➢ The task ENI is fully managed by Amazon ECS. Amazon ECS creates the ENI and attaches it to the host Amazon EC2 instance with the specified security group.
The task sends and receives network traffic over the ENI in the same way that Amazon EC2 instances do with their primary network interfaces. Each task ENI is assigned a private IPv4 address by default.
If your VPC is enabled for dual-stack mode and you use a subnet with an IPv6 CIDR block, the task ENI will also receive an IPv6 address. Each task can only have one ENI.
These ENIs are visible in the Amazon EC2 console for your account, but they cannot be detached manually or modified by your account.
This is to prevent accidental deletion of an ENI that is associated with a running task.

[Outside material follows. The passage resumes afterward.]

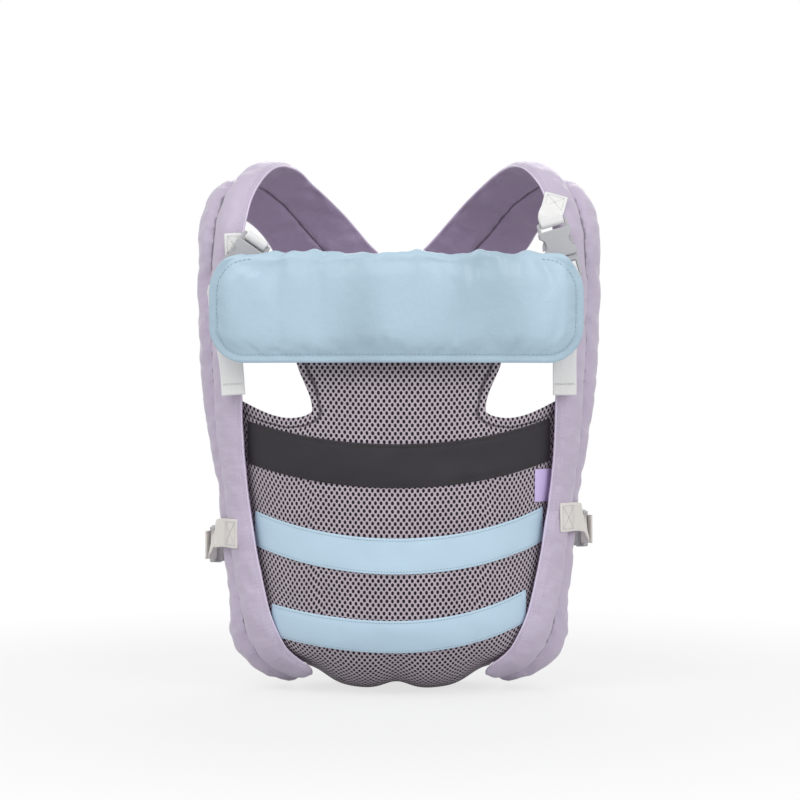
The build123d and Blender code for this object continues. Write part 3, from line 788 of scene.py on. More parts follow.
def panel_rows(triangles):
    """Rays that find the panel's face: for each row, a function of x, and the row's half width."""
    rows = []
    outer_top = window_edge(1.0)
    count = int((outer_top - CURL_Z) / PANEL_STEP)
    for index in range(count + 1):
        share = index / count
        level = outer_top + (CURL_Z - outer_top) * share
        pieces = cut(triangles, np.array([0, 0, min(level, 0.250)]), LEVEL_CUT)
        half = widest(pieces, lambda spots: spots[:, 1] < 0) - INSIDE_RIM

        def front(x, share=share):
            top = window_edge(x) if abs(x) > WINDOW_IN else NECK_Z
            return Vector((x, FRONT_Y, top + (CURL_Z - top) * share)), BACKWARD

        rows.append((half, front))
    for index in range(1, CURL_TURNS + 1):
        angle = math.pi / 2 * index / CURL_TURNS
        ahead = np.array([0, -math.cos(angle), -math.sin(angle)])
        square = np.array([0, math.sin(angle), -math.cos(angle)])
        axis = np.array([0, 0, CURL_Z])
        pieces = cut(triangles, axis + square * 1e-5, square)
        half = widest(pieces, lambda spots: (spots - axis) @ ahead > 0) - INSIDE_RIM

        def under(x, ahead=ahead):
            return Vector((x, 0, CURL_Z)) + Vector(ahead) * 0.3, -Vector(ahead)

        rows.append((half, under))
    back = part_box("seat_panel")[1].y - INSIDE_RIM
    count = int(back / PANEL_STEP)
    for index in range(1, count + 1):
        depth = back * index / count
        pieces = cut(triangles, np.array([0, depth, 0]), np.array([0, 1.0, 0]))
        half = widest(pieces, lambda spots: spots[:, 2] < CURL_Z) - INSIDE_RIM

        def below(x, depth=depth):
            return Vector((x, depth, -0.1)), Vector((0, 0, 1))

        rows.append((half, below))
    return rows


def along_lengths(sheet):
    """Cloth coordinates of a sheet of points: across from the middle column, along from the first row."""
    rows, columns = sheet.shape[:2]
    across = np.zeros((rows, columns))
    steps = np.linalg.norm(np.diff(sheet, axis=1), axis=2)
    middle = columns // 2
    for column in range(middle + 1, columns):
        across[:, column] = across[:, column - 1] + steps[:, column - 1]
    for column in range(middle - 1, -1, -1):
        across[:, column] = across[:, column + 1] - steps[:, column]
    down = np.linalg.norm(np.diff(sheet, axis=0), axis=2)
    along = np.vstack([np.zeros(columns), np.cumsum(down, 0)])
    return across, along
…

You can view the ENI attachment information for tasks in the Amazon ECS console or with the DescribeTasks API operation. When the task stops or if the service is scaled down, the task ENI is detached and deleted.
We can't modify any attribute of ECS Task ENI as it is managed by ECS itself.
As per the doc[1], these ENIs are fully managed by ECS and we can not modify any attribute of task ENI.
So source/dest check can’t be disabled on ECS-managed container ENIs.
References:
[1]: https://docs.aws.amazon.com/AmazonECS/latest/developerguide/task-networking-awsvpc.html
This is only applicable to the awspvc
network mode, which is used by Fargate.
As far as I can tell, there are 2 possible workarounds:
- Disable the Source/dest check on the instance ENI, and then configure a route from the main Instance ENI to the Docker container.
- Use ECS EC2 instead, and choose a different network mode.